Shauf hätte es sich hier auch leicht machen und den aufgeräumten, sauber produzierten Sound von “The Neon Skyline” einfach auf die neun neuen Songs stülpen können. Dass die Tracks nun aber mit einer ganz eigenen Ästhetik daherkommen, die sogar auch narrativ Sinn ergibt, spricht für die Sorgfältigkeit, mit der der Sänger seine Geschichten erzählt.

“Wilds” hängt recht roh in den Ohren, wirkt fast schon etwas verwischt und in eine Schicht Watte eingepackt. Das Album ist wie ein leichter Kater am nächsten Morgen, gepaart mit schmerzlichen Erkenntnissen, aber auch mit der Gewissheit, dass es bald wieder besser wird.

Die locker-leichten Akustik-Pop-Songs sind unaufgeregt, mäandern daher, wirken dadurch etwas orientierungslos und fühlen sich sichtlich wohl in ihrem eigenen Minimalismus, der nicht unbedingt großartigen Stoff für Hits liefert, aber doch mit simplen, jedoch bezaubernden Melodien für gute Wohlfühl-Vibes sorgt.

Shauf nuschelt die Texte gerne daher, klingt dadurch hin und wieder auch angestrengt nachdenkend. Nicht etwa weil die Sujets der Platte zu verkopft sind, sondern weil man es dem Songwriter ohne zu Zögern abnimmt, wenn er über einen Menschen singt, der versucht, die eigene Gefühlswelt und die seiner Mitmenschen zu verstehen.

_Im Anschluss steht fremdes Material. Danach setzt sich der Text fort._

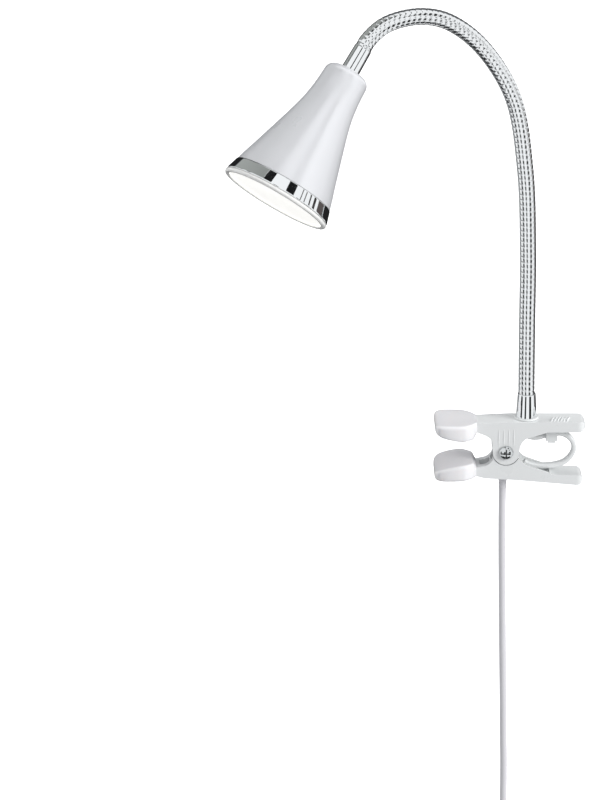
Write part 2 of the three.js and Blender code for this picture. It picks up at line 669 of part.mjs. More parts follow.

Zwar kann man “Wilds” als Nachgang sehen, als einfache Ergänzung des großen Ganzen, das Shauf sich erdacht hat. Damit übersieht man allerdings leicht alle eigenen und reizenden Qualitäten, die das Album so mit sich bringt und die ebenfalls eine andere Sicht auf die Coming-Of-Age-Geschichte von “The Neon Skyline” liefern.

In vielerlei Hinsicht legt Shauf hier mit einer nüchternen, ehrlicheren, fast schon authentischeren Sichtweise nach.